Boosting pseudocapacitive charge storage in in situ functionalized carbons with a high surface area for high-energy asymmetric supercapacitors

Abstract

Achieving both a high surface area and high heteroatom doping in carbon materials is a major challenge for aqueous-based supercapacitors. Herein, we choose an efficient carbonization–activation pathway to tune the porosity and heteroatom doping level of carbon materials by using jellyfish as the precursor and KOH as the activating agent. Highly Functionalized Jellyfish-Derived Activated Carbons (HFJDACs) possess a high surface area of up to 3300 m² g⁻¹ with nitrogen and oxygen heteroatom doping. Carbon activated at 500 °C displays a capacitance as high as 743 F g⁻¹ and 639 F cm⁻³, while carbons activated at a temperature higher than 500 °C exhibit a favorable capacitance retention of >48.1% at 100 A g⁻¹. These values are among the highest reported in the literature, and therefore these carbon materials can be used as the ideal negative electrode in asymmetric supercapacitors to circumvent the capacitance mismatch between oxide-based positive electrodes and carbon-based negative electrodes.

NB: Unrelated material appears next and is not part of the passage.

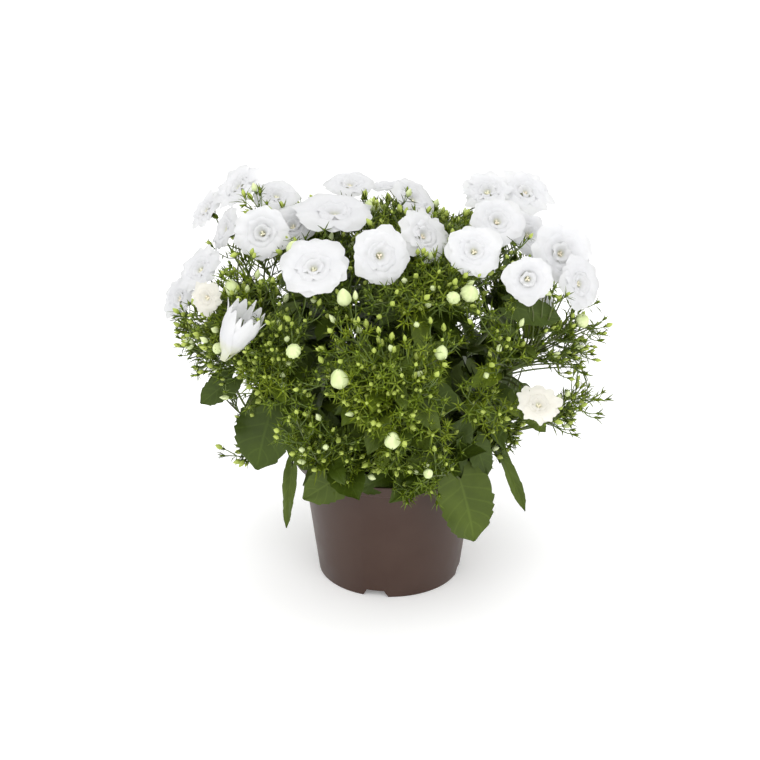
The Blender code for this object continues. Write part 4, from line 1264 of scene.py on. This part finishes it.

The assembled asymmetric capacitor employing HFJDACs can achieve a high energy density of 43.4 W h kg⁻¹ and an amazing cycle life with capacitance retention of 110% after 20 000 cycles. These results demonstrate that adapting a scalable synthesis strategy for designing carbons with well-developed porosity and high level heteroatom doping is promising for advanced supercapacitors.